It was a rainy day in February 2013. With only the clothes he was wearing, Chuck left the house where he’d been staying temporarily with one goal in mind: Find a downtown Des Moines drug house.

But at the last minute he turned on to 6th Avenue and saw Hope Ministries’ men’s shelter. “I said out loud, ‘I am not going to that place.’ But the rain got heavier,” he remembers. “I’m standing there cold and soaked through. I’m thinking, ‘I got nothing left in me.’

He crossed the road, stepped up to our front door . . . turned away. “I went back and forth across that road three times,” he says, until finally—desperate, broken and hurting—he made it inside.

That was six years ago. Chuck is a different man today, inside and out. But the journey to who he is now wasn’t easy . . .

Rescued from his past

In the circumstances Chuck grew up in, “it wasn’t strange to be a criminal,” he recalls. “Drugs were always around.” He tried marijuana for the first time at 14. In the 1980s, he moved on to cocaine. By the late 1990s and into the 2000s, he’d started using meth. “My life was a mess. I’d always say I wasn’t going to use again, but I always did.”

His drug use contributed to his divorce and affected his relationships with his kids, as well as his employment and living situation. “I went through treatment in the past and I learned a lot about myself. But I know now that I was always missing the key piece.

Chuck found that key piece—God’s transforming love—at Hope Ministries. “I could feel it when I walked through the door,” he remembers. “Something was different here. I didn’t know what at first, but I felt hope for the first time. They loved me at Hope Ministries like no one else. They cared for me and it was just . . . profound.”

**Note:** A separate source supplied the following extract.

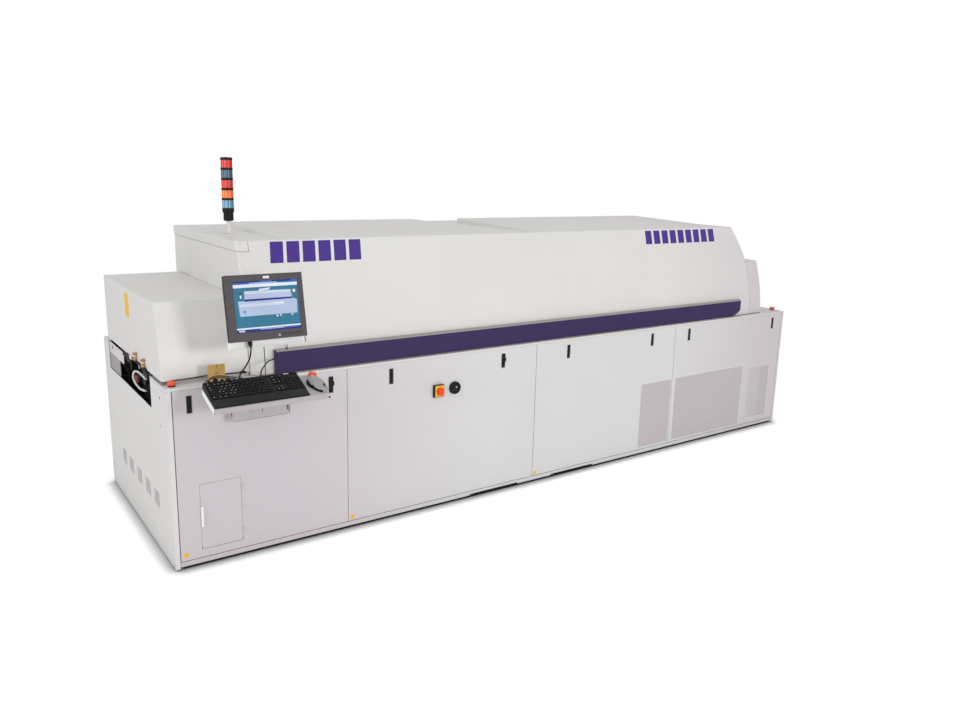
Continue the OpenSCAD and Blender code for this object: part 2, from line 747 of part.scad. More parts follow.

As he looks back to that time, Chuck says he’s still amazed by what happened in his life during his year in our life recovery program. “I became accountable for the first time in my life. I learned how to be dependable. I realized I didn’t have to be alone anymore.

Restored to his family

One of the sweetest pieces of Chuck’s story is how God restored his relationship with his then-ex-wife—LaVonne. They’d been divorced for many years before Chuck came to Hope Ministries, but had stayed in contact. “I wanted to go home eventually,” Chuck says, “but not until I was the man I needed to be.” Halfway through our program he emailed LaVonne to let her know he was okay, but it wasn’t until his eleventh month in recovery that he met with her in person. They were remarried by one of our case managers, an ordained pastor, about a year after Chuck completed our program. “God restored so much. It’s amazing. I never could’ve imagined it.”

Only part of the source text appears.